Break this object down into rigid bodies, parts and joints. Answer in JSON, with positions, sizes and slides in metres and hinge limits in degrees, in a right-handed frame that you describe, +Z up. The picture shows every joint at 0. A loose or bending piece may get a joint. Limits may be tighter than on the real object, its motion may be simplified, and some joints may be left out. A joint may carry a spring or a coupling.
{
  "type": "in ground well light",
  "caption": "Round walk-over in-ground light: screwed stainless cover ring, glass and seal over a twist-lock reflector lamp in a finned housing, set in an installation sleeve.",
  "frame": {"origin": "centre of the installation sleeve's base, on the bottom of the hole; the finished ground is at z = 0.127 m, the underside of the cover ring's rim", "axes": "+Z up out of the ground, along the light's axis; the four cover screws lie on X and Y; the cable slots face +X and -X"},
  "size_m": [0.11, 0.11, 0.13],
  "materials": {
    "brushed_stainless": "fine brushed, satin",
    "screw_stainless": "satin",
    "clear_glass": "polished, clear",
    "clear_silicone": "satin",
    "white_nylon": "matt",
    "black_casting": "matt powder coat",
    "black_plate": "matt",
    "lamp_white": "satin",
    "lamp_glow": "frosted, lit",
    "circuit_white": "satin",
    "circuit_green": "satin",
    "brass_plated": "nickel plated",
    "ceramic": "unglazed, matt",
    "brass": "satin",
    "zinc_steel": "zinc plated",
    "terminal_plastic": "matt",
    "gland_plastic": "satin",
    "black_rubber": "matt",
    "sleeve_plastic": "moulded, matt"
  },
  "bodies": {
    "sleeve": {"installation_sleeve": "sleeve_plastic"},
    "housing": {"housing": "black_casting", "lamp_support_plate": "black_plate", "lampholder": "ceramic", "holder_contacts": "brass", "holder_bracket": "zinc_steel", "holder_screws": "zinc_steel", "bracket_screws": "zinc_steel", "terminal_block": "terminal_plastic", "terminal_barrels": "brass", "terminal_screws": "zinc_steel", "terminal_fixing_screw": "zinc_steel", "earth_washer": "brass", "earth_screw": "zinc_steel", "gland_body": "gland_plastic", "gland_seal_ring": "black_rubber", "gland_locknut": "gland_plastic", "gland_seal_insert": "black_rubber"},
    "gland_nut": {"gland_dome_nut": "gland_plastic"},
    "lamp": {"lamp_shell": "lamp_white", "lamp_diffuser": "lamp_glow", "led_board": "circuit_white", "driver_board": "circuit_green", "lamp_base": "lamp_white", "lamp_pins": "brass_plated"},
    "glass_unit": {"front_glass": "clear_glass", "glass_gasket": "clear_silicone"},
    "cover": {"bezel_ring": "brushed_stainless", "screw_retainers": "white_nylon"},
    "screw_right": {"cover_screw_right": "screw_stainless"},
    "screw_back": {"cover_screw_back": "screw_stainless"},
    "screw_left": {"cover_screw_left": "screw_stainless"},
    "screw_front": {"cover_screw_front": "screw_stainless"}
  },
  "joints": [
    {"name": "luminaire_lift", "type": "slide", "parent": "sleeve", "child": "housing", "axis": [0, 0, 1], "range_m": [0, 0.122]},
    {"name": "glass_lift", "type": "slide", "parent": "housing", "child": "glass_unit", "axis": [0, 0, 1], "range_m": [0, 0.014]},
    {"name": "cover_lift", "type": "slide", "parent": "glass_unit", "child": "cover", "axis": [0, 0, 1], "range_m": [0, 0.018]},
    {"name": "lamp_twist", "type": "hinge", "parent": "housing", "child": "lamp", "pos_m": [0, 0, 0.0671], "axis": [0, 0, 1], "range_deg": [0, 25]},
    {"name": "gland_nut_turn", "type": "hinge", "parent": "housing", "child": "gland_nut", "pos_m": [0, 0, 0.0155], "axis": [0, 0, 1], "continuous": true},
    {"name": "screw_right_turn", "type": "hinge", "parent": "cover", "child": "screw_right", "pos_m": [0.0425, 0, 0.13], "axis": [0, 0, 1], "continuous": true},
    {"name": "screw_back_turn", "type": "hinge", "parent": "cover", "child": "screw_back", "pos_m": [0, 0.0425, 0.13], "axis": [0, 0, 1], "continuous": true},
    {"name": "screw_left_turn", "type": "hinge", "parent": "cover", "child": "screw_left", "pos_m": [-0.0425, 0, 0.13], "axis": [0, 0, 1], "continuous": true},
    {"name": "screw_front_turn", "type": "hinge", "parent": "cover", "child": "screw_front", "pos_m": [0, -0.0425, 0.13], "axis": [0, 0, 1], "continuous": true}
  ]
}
----
Which lines hold the word "bodies"? Show each one.

Break this object down into rigid bodies, parts and joints. Answer in JSON, with positions, sizes and slides in metres and hinge limits in degrees, in a right-handed frame that you describe, +Z up. The picture shows every joint at 0. A loose or bending piece may get a joint. Limits may be tighter than on the real object, its motion may be simplified, and some joints may be left out. A joint may carry a spring or a coupling.
  "bodies": {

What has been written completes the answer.